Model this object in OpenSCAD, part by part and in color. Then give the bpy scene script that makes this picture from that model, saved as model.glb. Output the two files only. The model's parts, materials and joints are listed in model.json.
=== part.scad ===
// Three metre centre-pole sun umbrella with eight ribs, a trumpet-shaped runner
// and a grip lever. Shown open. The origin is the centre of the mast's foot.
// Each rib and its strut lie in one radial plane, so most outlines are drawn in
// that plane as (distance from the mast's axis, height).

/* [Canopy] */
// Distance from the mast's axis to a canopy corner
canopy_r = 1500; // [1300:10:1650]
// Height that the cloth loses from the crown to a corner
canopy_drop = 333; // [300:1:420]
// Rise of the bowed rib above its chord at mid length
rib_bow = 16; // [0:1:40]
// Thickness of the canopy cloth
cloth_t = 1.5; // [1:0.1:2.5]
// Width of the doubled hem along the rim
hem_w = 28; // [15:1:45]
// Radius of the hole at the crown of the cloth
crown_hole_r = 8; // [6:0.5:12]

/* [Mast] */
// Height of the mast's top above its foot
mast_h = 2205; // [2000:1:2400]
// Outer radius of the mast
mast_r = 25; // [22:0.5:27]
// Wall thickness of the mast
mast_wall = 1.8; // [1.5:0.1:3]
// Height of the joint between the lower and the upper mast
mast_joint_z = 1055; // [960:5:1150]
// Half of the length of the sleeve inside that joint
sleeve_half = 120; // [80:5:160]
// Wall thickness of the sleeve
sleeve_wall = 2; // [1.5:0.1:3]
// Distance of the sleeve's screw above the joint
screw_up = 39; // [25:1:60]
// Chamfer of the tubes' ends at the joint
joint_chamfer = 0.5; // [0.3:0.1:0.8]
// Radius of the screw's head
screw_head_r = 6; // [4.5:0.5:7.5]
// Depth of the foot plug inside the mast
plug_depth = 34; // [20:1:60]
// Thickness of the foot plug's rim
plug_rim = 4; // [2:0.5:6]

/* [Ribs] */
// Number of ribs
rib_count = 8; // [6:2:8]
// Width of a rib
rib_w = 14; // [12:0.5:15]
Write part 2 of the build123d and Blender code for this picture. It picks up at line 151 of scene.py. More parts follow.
________________________________________
REQUEST: Copy out each line above, character for character.

THE REPLY:
Model this object in OpenSCAD, part by part and in color. Then give the bpy scene script that makes this picture from that model, saved as model.glb. Output the two files only. The model's parts, materials and joints are listed in model.json.
=== part.scad ===
// Three metre centre-pole sun umbrella with eight ribs, a trumpet-shaped runner
// and a grip lever. Shown open. The origin is the centre of the mast's foot.
// Each rib and its strut lie in one radial plane, so most outlines are drawn in
// that plane as (distance from the mast's axis, height).

/* [Canopy] */
// Distance from the mast's axis to a canopy corner
canopy_r = 1500; // [1300:10:1650]
// Height that the cloth loses from the crown to a corner
canopy_drop = 333; // [300:1:420]
// Rise of the bowed rib above its chord at mid length
rib_bow = 16; // [0:1:40]
// Thickness of the canopy cloth
cloth_t = 1.5; // [1:0.1:2.5]
// Width of the doubled hem along the rim
hem_w = 28; // [15:1:45]
// Radius of the hole at the crown of the cloth
crown_hole_r = 8; // [6:0.5:12]

/* [Mast] */
// Height of the mast's top above its foot
mast_h = 2205; // [2000:1:2400]
// Outer radius of the mast
mast_r = 25; // [22:0.5:27]
// Wall thickness of the mast
mast_wall = 1.8; // [1.5:0.1:3]
// Height of the joint between the lower and the upper mast
mast_joint_z = 1055; // [960:5:1150]
// Half of the length of the sleeve inside that joint
sleeve_half = 120; // [80:5:160]
// Wall thickness of the sleeve
sleeve_wall = 2; // [1.5:0.1:3]
// Distance of the sleeve's screw above the joint
screw_up = 39; // [25:1:60]
// Chamfer of the tubes' ends at the joint
joint_chamfer = 0.5; // [0.3:0.1:0.8]
// Radius of the screw's head
screw_head_r = 6; // [4.5:0.5:7.5]
// Depth of the foot plug inside the mast
plug_depth = 34; // [20:1:60]
// Thickness of the foot plug's rim
plug_rim = 4; // [2:0.5:6]

/* [Ribs] */
// Number of ribs
rib_count = 8; // [6:2:8]
// Width of a rib
rib_w = 14; // [12:0.5:15]
Write part 2 of the build123d and Blender code for this picture. It picks up at line 151 of scene.py. More parts follow.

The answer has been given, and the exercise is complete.